The Mountain pose is the most basic standing posture in yoga. This asana is the basic building block of all other standing poses, teaching you correct alignment and helping you to improve your posture by strengthening your lower body.


How to Perform the Mountain Pose

Keep your feet together or at most hip distance apart. A simple way to determine your hip distance is to place your heel perpendicular to your big toe. Lifting up on your heel, rotate your foot parallel to your other foot. Now ground soles of feet into ground by picking up your toes, then spreading them apart and placing them back on the floor.

Make sure that you keep your knees straight or just a little loose if you tend to hyperextend. Your upper body should be straight — keeping your stomach in, buttocks tight as you pull up on your quadriceps. Balance your weight evenly on both feet.

Tilt your tailbone to keep your lower back inline. Your ears should be over shoulders and your nose not to far up. Extend the crown of your head towards the ceiling to lengthen your spine. Hang your arms besides your torso extending towards the floor.

To find your center, you may find it helpfully to lean back and then forwards until you feel slightly off-balanced. When you have returned to a balanced position, which should be your center. If you’re steady you may close your eyes in this pose.

Tadassana is the starting position for almost all of the standing yoga poses, but it can be useful to practice the pose by itself. Hold the pose for five breaths before releasing.

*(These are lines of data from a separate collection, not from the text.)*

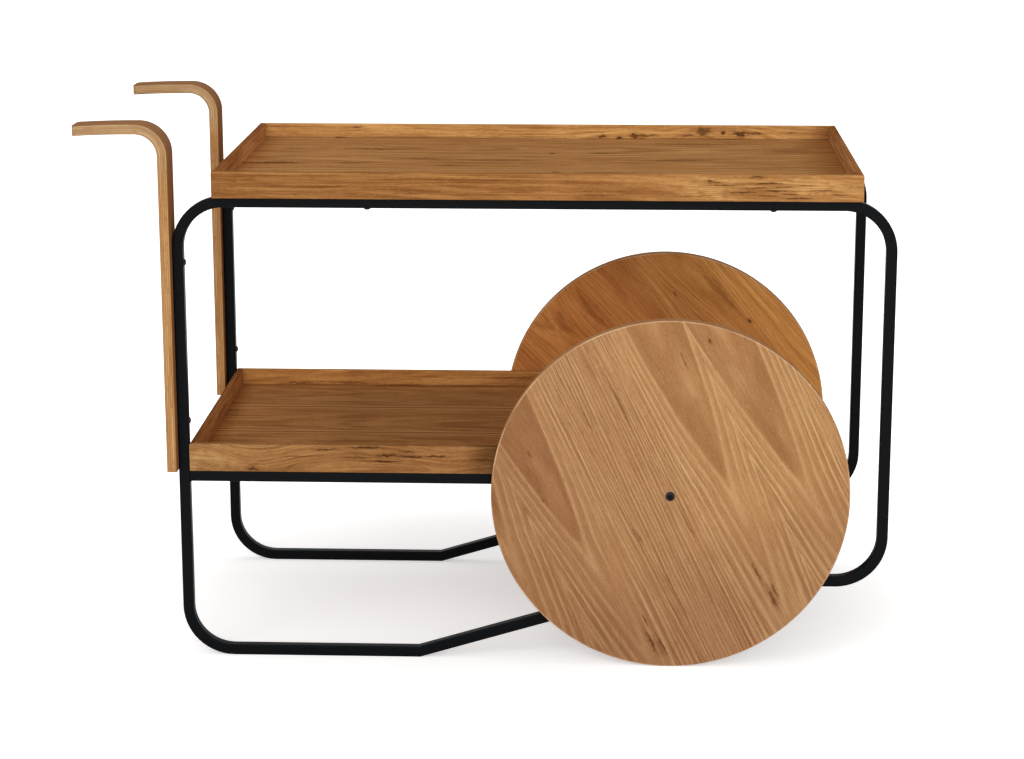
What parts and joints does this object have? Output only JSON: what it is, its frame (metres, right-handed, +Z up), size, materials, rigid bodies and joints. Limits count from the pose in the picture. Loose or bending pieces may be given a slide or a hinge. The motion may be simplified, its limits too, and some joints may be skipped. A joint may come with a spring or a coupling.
{
  "type": "bar cart",
  "caption": "Two-tier wooden bar cart: railed trays on a bent square-tube frame, large solid disc wheels at one end and bent laminated push handles at the other.",
  "frame": {"origin": "on the floor, under the middle of the cart's whole length and width", "axes": "+X along the cart from the handles to the wheel end, +Z up, -Y the side towards the viewer"},
  "size_m": [1.183, 0.552, 0.802],
  "materials": {
    "frame_paint": "satin black powder coat with a fine orange peel",
    "rail_wood": "oiled honey-brown wood, grain along each rail, knots and dark streaks",
    "board_wood": "oiled honey-brown boards, grain along the cart",
    "wheel_wood": "oiled light brown veneer with cathedral grain, plies at the rim",
    "handle_wood": "clear-lacquered laminated wood, laminations along the strip",
    "black_fastener": "black oxide, semi-gloss",
    "plain_steel": "turned, bright",
    "brass": "turned",
    "bush_plastic": "moulded, brown",
    "black_plastic": "moulded, black"
  },
  "bodies": {
    "cart": {"hoop_front": "frame_paint", "hoop_rear": "frame_paint", "ramp_tube_front": "frame_paint", "ramp_tube_rear": "frame_paint", "shelf_bar_front": "frame_paint", "shelf_bar_rear": "frame_paint", "post_front": "frame_paint", "post_rear": "frame_paint", "top_cross_tube_1": "frame_paint", "top_cross_tube_2": "frame_paint", "shelf_cross_tube_1": "frame_paint", "shelf_cross_tube_2": "frame_paint", "axle_tube": "frame_paint", "axle_plugs": "plain_steel", "shelf_bar_caps": "black_plastic", "hub_sleeves": "plain_steel", "hub_washers": "bush_plastic", "hub_bolt_front": "black_fastener", "hub_bolt_rear": "black_fastener", "top_rail_front": "rail_wood", "top_rail_rear": "rail_wood", "top_rail_handle_end": "rail_wood", "top_rail_wheel_end": "rail_wood", "top_board_front": "board_wood", "top_board_middle": "board_wood", "top_board_rear": "board_wood", "lower_rail_front": "rail_wood", "lower_rail_rear": "rail_wood", "lower_rail_handle_end": "rail_wood", "lower_rail_wheel_end": "rail_wood", "lower_board_front": "board_wood", "lower_board_middle": "board_wood", "lower_board_rear": "board_wood", "handle_front": "handle_wood", "handle_rear": "handle_wood", "handle_screws": "black_fastener", "handle_inserts": "brass", "top_tray_screws": "black_fastener", "top_tray_inserts": "brass", "lower_tray_screws": "black_fastener", "lower_tray_inserts": "brass"},
    "front_wheel": {"wheel_front": "wheel_wood", "bush_front": "bush_plastic"},
    "rear_wheel": {"wheel_rear": "wheel_wood", "bush_rear": "bush_plastic"}
  },
  "joints": [
    {"name": "front_wheel_spin", "type": "hinge", "parent": "cart", "child": "front_wheel", "pos_m": [0.2705, -0.263, 0.262], "axis": [0, 1, 0], "continuous": true},
    {"name": "rear_wheel_spin", "type": "hinge", "parent": "cart", "child": "rear_wheel", "pos_m": [0.2705, 0.263, 0.262], "axis": [0, 1, 0], "continuous": true}
  ]
}
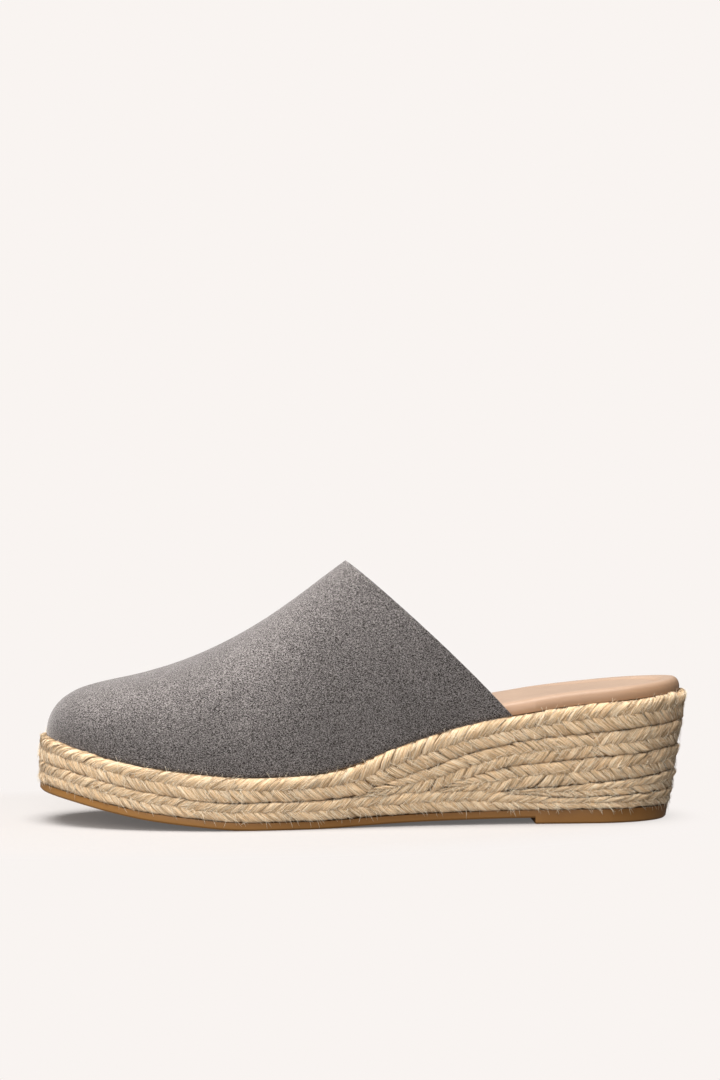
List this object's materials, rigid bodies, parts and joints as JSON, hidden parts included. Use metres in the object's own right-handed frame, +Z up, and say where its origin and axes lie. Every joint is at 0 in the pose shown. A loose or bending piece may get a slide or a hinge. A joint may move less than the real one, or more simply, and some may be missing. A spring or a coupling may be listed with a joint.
{
  "type": "wedge mule",
  "caption": "Left closed-toe wedge mule: hollow suede upper open at the back, leather insole, stacked braided jute rows and a moulded gum rubber outsole.",
  "frame": {"origin": "on the floor under the middle of the shoe's plan", "axes": "-X towards the toe, +X towards the heel, -Y the outer side of the foot, +Y the inner side, +Z up"},
  "size_m": [0.258, 0.0934, 0.1033],
  "materials": {
    "gum_rubber": "satin moulded gum rubber",
    "jute": "dry braided natural fibre with stray hairs",
    "insole_leather": "smooth vegetable tan with fine creases and a rolled rim",
    "suede": "short-napped grey suede, raw edge at the collar"
  },
  "bodies": {
    "root": {"outsole": "gum_rubber", "jute_row_bottom": "jute", "jute_row_wedge_1": "jute", "jute_row_wedge_2": "jute", "jute_row_wedge_3": "jute", "jute_row_top": "jute", "insole": "insole_leather", "upper": "suede"}
  },
  "joints": []
}
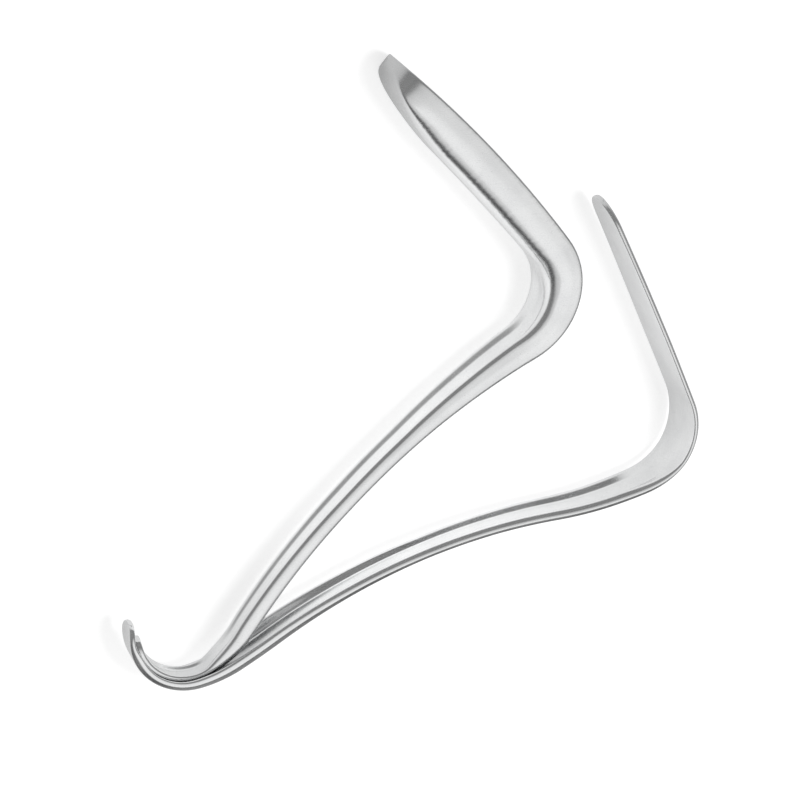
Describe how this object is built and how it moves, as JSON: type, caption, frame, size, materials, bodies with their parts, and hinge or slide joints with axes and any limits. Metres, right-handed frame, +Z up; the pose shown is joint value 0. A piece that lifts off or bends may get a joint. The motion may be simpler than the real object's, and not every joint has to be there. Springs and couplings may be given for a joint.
{
  "type": "vaginal speculum",
  "caption": "Two-piece retractor vaginal speculum: a trough blade and a flat blade on curved handles whose hooks nest and pivot together.",
  "frame": {"origin": "under the middle of the bounding box, on the surface that the speculum lies on", "axes": "+Z up, across the blades' width and along the hinge axis; +Y roughly from the hooks to the tip of the lower blade; +X from the hooks to the heel of the upper blade"},
  "size_m": [0.1972, 0.2096, 0.03],
  "materials": {
    "lower_steel": "satin",
    "upper_steel": "satin"
  },
  "bodies": {
    "lower_blade": {"lower_blade": "lower_steel"},
    "upper_blade": {"upper_blade": "upper_steel"}
  },
  "joints": [
    {"name": "hook_swing", "type": "hinge", "parent": "lower_blade", "child": "upper_blade", "pos_m": [-0.07815, -0.08445, 0.015], "axis": [0, 0, 1], "range_deg": [-25, 20]}
  ]
}
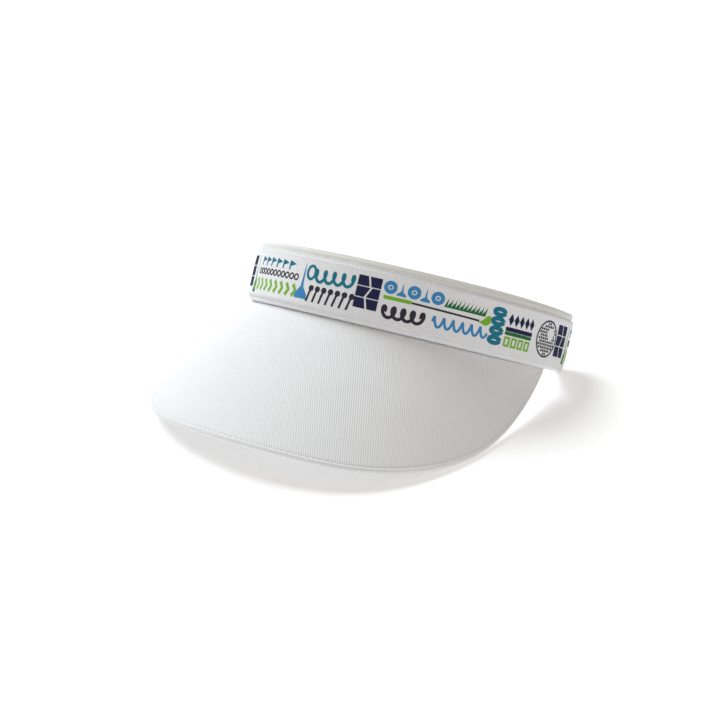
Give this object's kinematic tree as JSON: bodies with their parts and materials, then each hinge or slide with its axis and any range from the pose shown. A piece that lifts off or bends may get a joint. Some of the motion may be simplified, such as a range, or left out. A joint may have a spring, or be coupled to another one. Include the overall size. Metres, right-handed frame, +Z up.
{
  "type": "sun visor",
  "caption": "Clip-on sun visor: a stiff curved bill sewn under a cushioned horseshoe headband that carries a printed ribbon.",
  "frame": {"origin": "centre of the bounding box at the surface the visor rests on", "axes": "+Z up as it rests, -Y towards the front edge of the bill, +X towards the wearer's left temple"},
  "size_m": [0.1606, 0.1753, 0.067],
  "materials": {
    "bill_fabric": "ribbed woven, matt",
    "lining_fabric": "plain woven, matt",
    "foam": "open-cell foam",
    "board": "satin",
    "spring_strip": "satin",
    "facing_fabric": "plain woven, matt",
    "sweatband_fabric": "brushed, soft",
    "ribbon_fabric": "cross-ribbed, slight sheen",
    "thread": "twisted thread",
    "navy_ink": "printed",
    "teal_ink": "printed",
    "blue_ink": "printed",
    "green_ink": "printed",
    "lime_ink": "printed",
    "grey_ink": "printed"
  },
  "bodies": {
    "root": {"bill_board": "board", "bill_foam": "foam", "bill_top_cover": "bill_fabric", "bill_under_cover": "lining_fabric", "bill_edge_roll": "bill_fabric", "bill_edge_stitching": "thread", "bill_seam_strip": "bill_fabric", "bill_seam_stitching": "thread", "headband_spring": "spring_strip", "headband_foam": "foam", "headband_facing": "facing_fabric", "sweatband": "sweatband_fabric", "ribbon": "ribbon_fabric", "ribbon_upper_stitching": "thread", "ribbon_lower_stitching": "thread", "ink_navy": "navy_ink", "ink_teal": "teal_ink", "ink_blue": "blue_ink", "ink_green": "green_ink", "ink_lime": "lime_ink", "ink_grey": "grey_ink", "ink_ball": "grey_ink"}
  },
  "joints": []
}
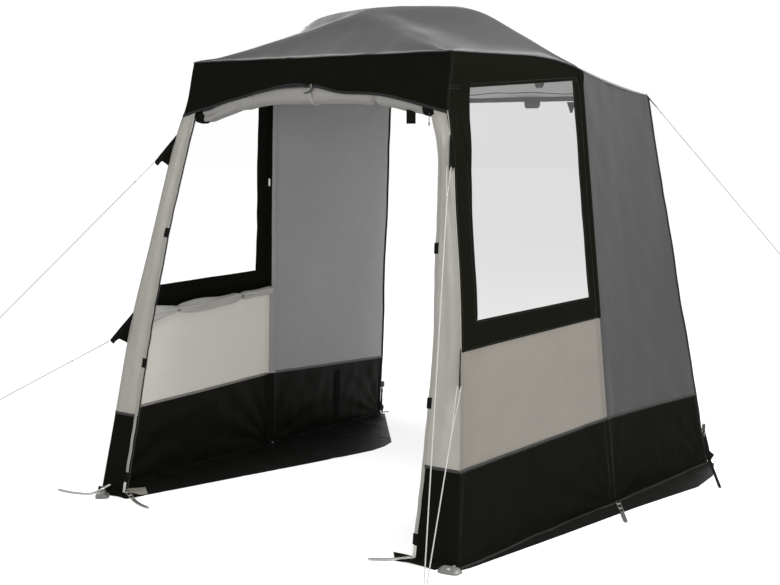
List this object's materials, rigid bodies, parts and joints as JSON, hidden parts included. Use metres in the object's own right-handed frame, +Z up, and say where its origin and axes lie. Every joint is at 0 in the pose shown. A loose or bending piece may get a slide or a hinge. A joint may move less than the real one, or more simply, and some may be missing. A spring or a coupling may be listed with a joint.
{
  "type": "tailgate tent",
  "caption": "Cloth tailgate tent on splayed legs with a domed roof, rolled-up front door, clear side windows, mud walls and guy lines; open at the rear.",
  "frame": {"origin": "on the ground, midway between the outermost guy pegs from side to side and from front to rear", "axes": "+Z up, -Y out of the front doorway, +X to the right of someone looking in at the doorway"},
  "size_m": [3.766, 4.006, 2.1816],
  "materials": {
    "beige_cloth": "coated polyester taffeta, matt with fine weave",
    "black_cloth": "coated polyester taffeta, slight sheen",
    "grey_cloth": "coated polyester taffeta, matt",
    "clear_film": "clear soft window film",
    "pole_steel": "dark powder-coated tube",
    "peg_steel": "zinc-plated steel",
    "pale_cord": "braided polyester cord"
  },
  "bodies": {
    "root": {"foot_plate_left": "peg_steel", "foot_plate_right": "peg_steel", "front_fascia": "black_cloth", "front_leg_left": "pole_steel", "front_leg_right": "pole_steel", "front_mud_panel_left": "black_cloth", "front_mud_panel_right": "black_cloth", "front_panel_left": "beige_cloth", "front_panel_right": "beige_cloth", "guy_left_lower": "pale_cord", "guy_left_upper": "pale_cord", "guy_patch_left_lower": "black_cloth", "guy_patch_left_upper": "black_cloth", "guy_patch_right_lower": "black_cloth", "guy_patch_right_upper": "black_cloth", "guy_peg_front_left": "peg_steel", "guy_peg_front_right": "peg_steel", "guy_peg_rear_left": "peg_steel", "guy_peg_rear_right": "peg_steel", "guy_rear_left": "pale_cord", "guy_rear_right": "pale_cord", "guy_right_lower": "pale_cord", "guy_right_upper": "pale_cord", "lower_panel_left": "beige_cloth", "lower_panel_right": "beige_cloth", "mid_leg_left": "pole_steel", "mid_leg_right": "pole_steel", "mud_flap_left": "black_cloth", "mud_flap_right": "black_cloth", "mud_wall_left": "black_cloth", "mud_wall_right": "black_cloth", "rear_panel_left": "grey_cloth", "rear_panel_right": "grey_cloth", "rear_roof": "grey_cloth", "rear_top_pole": "pole_steel", "rolled_blind_left": "beige_cloth", "rolled_blind_right": "beige_cloth", "rolled_door": "beige_cloth", "roof_canopy": "grey_cloth", "roof_pole_a": "pole_steel", "roof_pole_b": "pole_steel", "side_fascia_left": "black_cloth", "side_fascia_right": "black_cloth", "window_film_left": "clear_film", "window_film_right": "clear_film", "window_surround_left": "black_cloth", "window_surround_right": "black_cloth"}
  },
  "joints": []
}
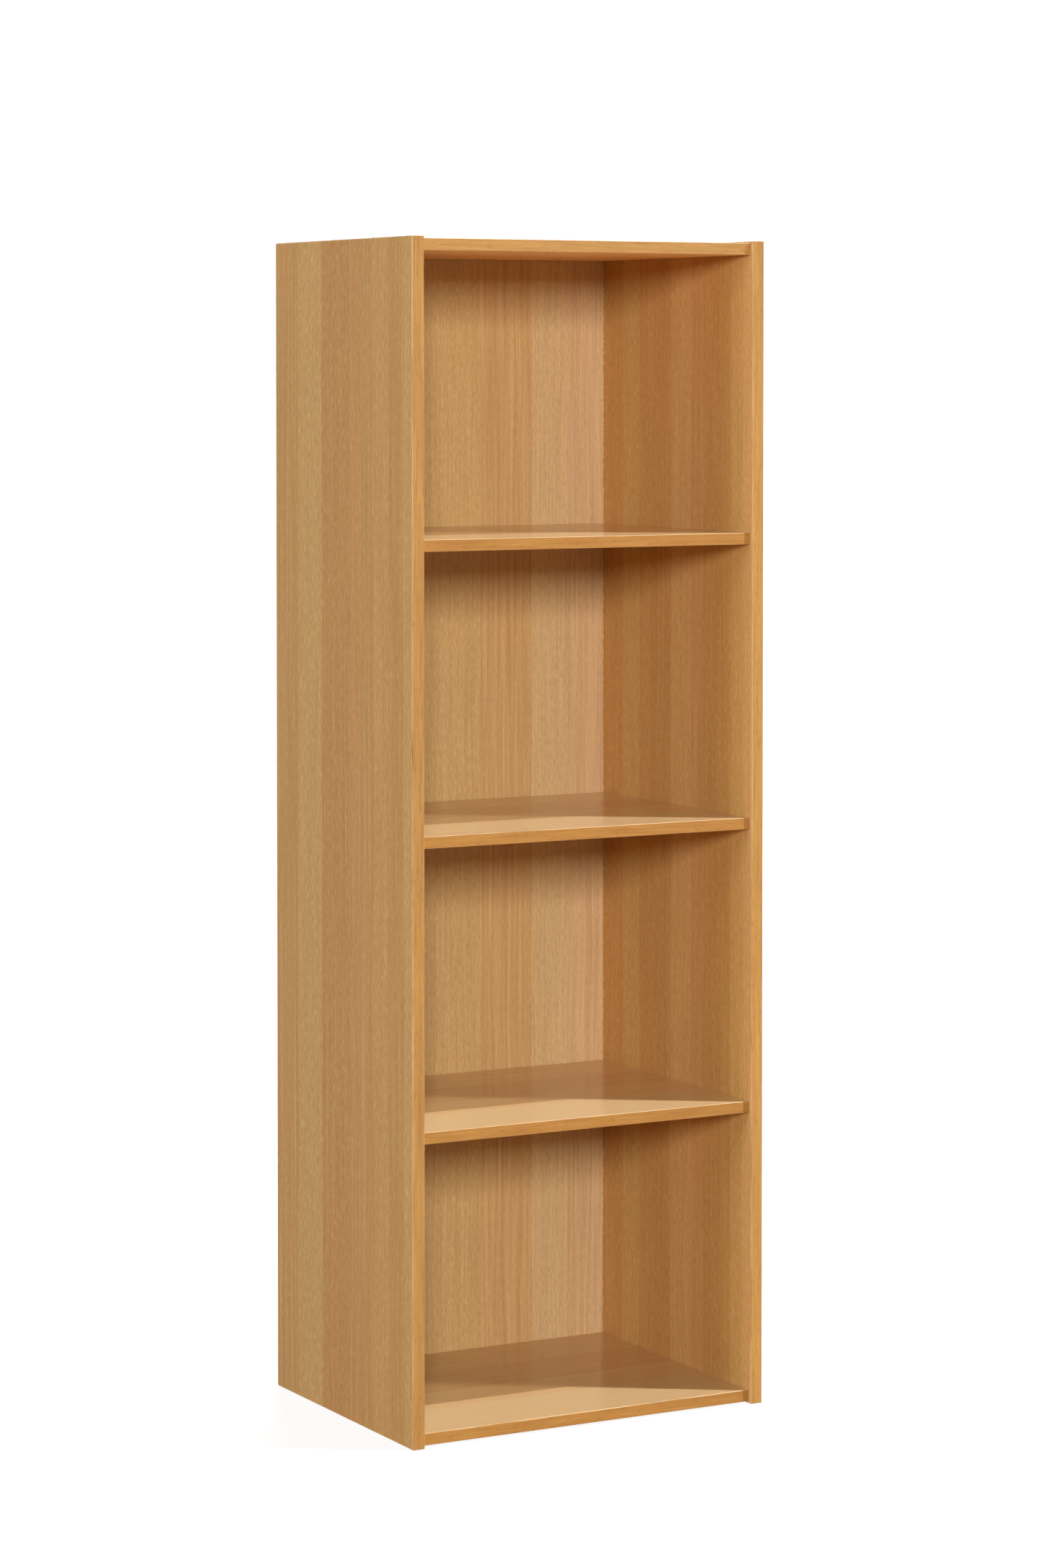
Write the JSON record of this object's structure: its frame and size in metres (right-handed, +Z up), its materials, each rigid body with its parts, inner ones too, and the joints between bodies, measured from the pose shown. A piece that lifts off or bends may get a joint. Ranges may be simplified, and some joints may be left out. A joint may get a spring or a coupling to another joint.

Benefits of the Mountain Pose

  • Corrects bad posture by straightening the spine
  • Improves the alignment of your body
  • Counters the degenerative effects of ageing on the spine, legs and feet
  • Tones the abdomen and buttock muscles
  • Relives sciatica

Although you should always consult your physician and research a properly trained teacher before starting a yoga practice, there are a few instances where you should avoid this pose entirely:

  • People with Headaches, Insomnia or Low blood pressure should avoid performing this pose. People with Parkinson's disease or spinal disc-disorders may find it helpful to stand facing a wall with your palms placed on it for support. If you have scoliosis, you should rest the spine against the protruding edge of two adjoining walls.